• STORED DATA:
..............................

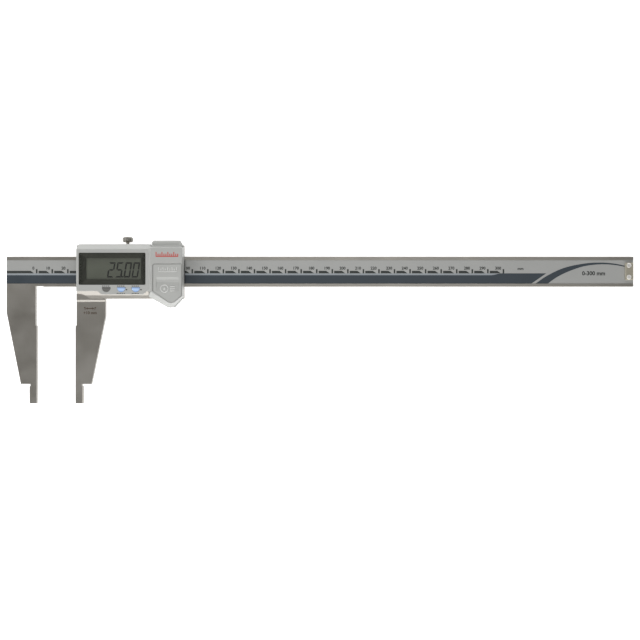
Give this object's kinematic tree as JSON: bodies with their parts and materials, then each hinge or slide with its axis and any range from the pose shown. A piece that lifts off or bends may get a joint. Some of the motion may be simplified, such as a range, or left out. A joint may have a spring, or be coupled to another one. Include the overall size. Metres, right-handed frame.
{
  "type": "digital caliper",
  "caption": "Digital caliper with long nib-style jaws on a 300 mm beam, a display slider, push buttons, a clamp screw, a battery cover and a data port cap.",
  "frame": {"origin": "middle of the fixed jaw's flat measuring face, half way through its thickness", "axes": "+X along the beam from the fixed jaw to the free end, +Y from the jaw tips towards the beam, +Z out of the display"},
  "size_m": [0.4028, 0.1071, 0.017],
  "materials": {
    "ground_steel": "ground",
    "bright_steel": "turned",
    "rear_foil": "satin",
    "scale_laminate": "matte",
    "scale_print": "satin",
    "housing_plastic": "satin silver",
    "clear_window": "polished",
    "black_mask": "printed",
    "lcd": "reflective film",
    "black_rubber": "matte",
    "board": "solder mask",
    "chip": "matte",
    "brass_parts": "bright",
    "battery_case": "bright",
    "grey_key": "gloss",
    "blue_key": "gloss"
  },
  "bodies": {
    "beam": {"main_beam": "ground_steel", "scale_board": "scale_laminate", "scale_cover": "scale_print", "end_stop": "bright_steel", "end_stop_screws": "bright_steel"},
    "slider": {"slider_body": "ground_steel", "rear_plate": "rear_foil", "housing_screws": "bright_steel", "gib": "ground_steel", "gib_screws": "bright_steel", "scale_wipers": "black_rubber", "display_housing": "housing_plastic", "housing_seal": "black_rubber", "display_window": "clear_window", "window_mask": "black_mask", "lcd_panel": "lcd", "lcd_connector": "black_rubber", "main_board": "board", "measuring_chip": "chip", "board_capacitors": "chip", "read_head": "board", "head_pins": "brass_parts", "dome_switches": "bright_steel", "key_seal": "black_rubber", "battery": "battery_case", "battery_seal": "black_rubber", "negative_contact": "bright_steel", "positive_contact": "bright_steel", "data_connector": "chip"},
    "clamp_pad": {"clamp_pad": "brass_parts"},
    "clamp_screw": {"clamp_screw": "bright_steel"},
    "hold_button": {"hold_button": "grey_key"},
    "zero_button": {"zero_button": "blue_key"},
    "origin_button": {"origin_button": "blue_key"},
    "battery_cover": {"battery_cover": "housing_plastic"},
    "data_port_cap": {"data_port_cap": "housing_plastic"}
  },
  "joints": [
    {"name": "slider_travel", "type": "slide", "parent": "beam", "child": "slider", "axis": [1, 0, 0], "range_m": [-0.02495, 0.2825]},
    {"name": "clamp_press", "type": "slide", "parent": "slider", "child": "clamp_pad", "axis": [0, -1, 0], "range_m": [0, 0.0002]},
    {"name": "clamp_turn", "type": "hinge", "parent": "clamp_pad", "child": "clamp_screw", "pos_m": [0.0583, 0.0784, 0], "axis": [0, -1, 0], "range_deg": [0, 181]},
    {"name": "hold_button_press", "type": "slide", "parent": "slider", "child": "hold_button", "axis": [0, 0, -1], "range_m": [0, 0.0005], "stiffness_N_per_m": 300, "springref_m": -0.001},
    {"name": "zero_button_press", "type": "slide", "parent": "slider", "child": "zero_button", "axis": [0, 0, -1], "range_m": [0, 0.0005], "stiffness_N_per_m": 300, "springref_m": -0.001},
    {"name": "origin_button_press", "type": "slide", "parent": "slider", "child": "origin_button", "axis": [0, 0, -1], "range_m": [0, 0.0005], "stiffness_N_per_m": 300, "springref_m": -0.001},
    {"name": "battery_cover_lift", "type": "slide", "parent": "slider", "child": "battery_cover", "axis": [0, 0, 1], "range_m": [0, 0.015]},
    {"name": "port_cap_pull", "type": "slide", "parent": "slider", "child": "data_port_cap", "axis": [0, 1, 0], "range_m": [0, 0.008]}
  ],
  "couplings": [
    {"joint": "clamp_turn", "follows": "clamp_press", "rad_per_m": 15708}
  ]
}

..............................

• EXERCISE INSTRUCTIONS: Return all the data exactly as given.

• ANSWER TO THE TASK:
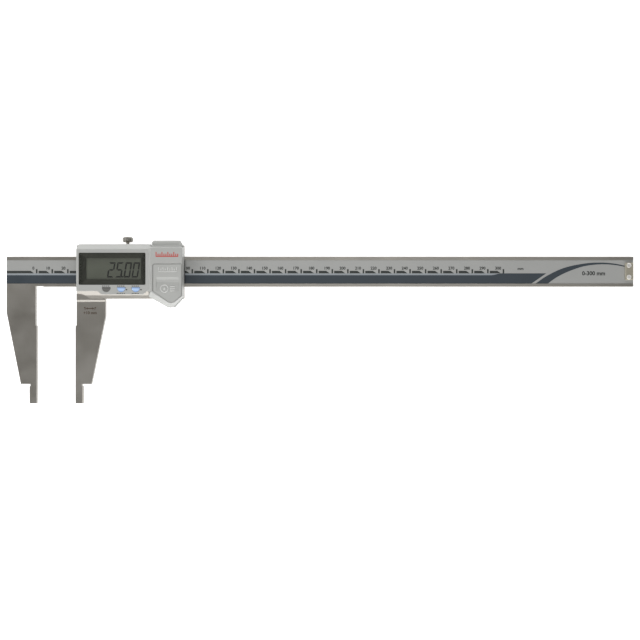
Give this object's kinematic tree as JSON: bodies with their parts and materials, then each hinge or slide with its axis and any range from the pose shown. A piece that lifts off or bends may get a joint. Some of the motion may be simplified, such as a range, or left out. A joint may have a spring, or be coupled to another one. Include the overall size. Metres, right-handed frame.
{
  "type": "digital caliper",
  "caption": "Digital caliper with long nib-style jaws on a 300 mm beam, a display slider, push buttons, a clamp screw, a battery cover and a data port cap.",
  "frame": {"origin": "middle of the fixed jaw's flat measuring face, half way through its thickness", "axes": "+X along the beam from the fixed jaw to the free end, +Y from the jaw tips towards the beam, +Z out of the display"},
  "size_m": [0.4028, 0.1071, 0.017],
  "materials": {
    "ground_steel": "ground",
    "bright_steel": "turned",
    "rear_foil": "satin",
    "scale_laminate": "matte",
    "scale_print": "satin",
    "housing_plastic": "satin silver",
    "clear_window": "polished",
    "black_mask": "printed",
    "lcd": "reflective film",
    "black_rubber": "matte",
    "board": "solder mask",
    "chip": "matte",
    "brass_parts": "bright",
    "battery_case": "bright",
    "grey_key": "gloss",
    "blue_key": "gloss"
  },
  "bodies": {
    "beam": {"main_beam": "ground_steel", "scale_board": "scale_laminate", "scale_cover": "scale_print", "end_stop": "bright_steel", "end_stop_screws": "bright_steel"},
    "slider": {"slider_body": "ground_steel", "rear_plate": "rear_foil", "housing_screws": "bright_steel", "gib": "ground_steel", "gib_screws": "bright_steel", "scale_wipers": "black_rubber", "display_housing": "housing_plastic", "housing_seal": "black_rubber", "display_window": "clear_window", "window_mask": "black_mask", "lcd_panel": "lcd", "lcd_connector": "black_rubber", "main_board": "board", "measuring_chip": "chip", "board_capacitors": "chip", "read_head": "board", "head_pins": "brass_parts", "dome_switches": "bright_steel", "key_seal": "black_rubber", "battery": "battery_case", "battery_seal": "black_rubber", "negative_contact": "bright_steel", "positive_contact": "bright_steel", "data_connector": "chip"},
    "clamp_pad": {"clamp_pad": "brass_parts"},
    "clamp_screw": {"clamp_screw": "bright_steel"},
    "hold_button": {"hold_button": "grey_key"},
    "zero_button": {"zero_button": "blue_key"},
    "origin_button": {"origin_button": "blue_key"},
    "battery_cover": {"battery_cover": "housing_plastic"},
    "data_port_cap": {"data_port_cap": "housing_plastic"}
  },
  "joints": [
    {"name": "slider_travel", "type": "slide", "parent": "beam", "child": "slider", "axis": [1, 0, 0], "range_m": [-0.02495, 0.2825]},
    {"name": "clamp_press", "type": "slide", "parent": "slider", "child": "clamp_pad", "axis": [0, -1, 0], "range_m": [0, 0.0002]},
    {"name": "clamp_turn", "type": "hinge", "parent": "clamp_pad", "child": "clamp_screw", "pos_m": [0.0583, 0.0784, 0], "axis": [0, -1, 0], "range_deg": [0, 181]},
    {"name": "hold_button_press", "type": "slide", "parent": "slider", "child": "hold_button", "axis": [0, 0, -1], "range_m": [0, 0.0005], "stiffness_N_per_m": 300, "springref_m": -0.001},
    {"name": "zero_button_press", "type": "slide", "parent": "slider", "child": "zero_button", "axis": [0, 0, -1], "range_m": [0, 0.0005], "stiffness_N_per_m": 300, "springref_m": -0.001},
    {"name": "origin_button_press", "type": "slide", "parent": "slider", "child": "origin_button", "axis": [0, 0, -1], "range_m": [0, 0.0005], "stiffness_N_per_m": 300, "springref_m": -0.001},
    {"name": "battery_cover_lift", "type": "slide", "parent": "slider", "child": "battery_cover", "axis": [0, 0, 1], "range_m": [0, 0.015]},
    {"name": "port_cap_pull", "type": "slide", "parent": "slider", "child": "data_port_cap", "axis": [0, 1, 0], "range_m": [0, 0.008]}
  ],
  "couplings": [
    {"joint": "clamp_turn", "follows": "clamp_press", "rad_per_m": 15708}
  ]
}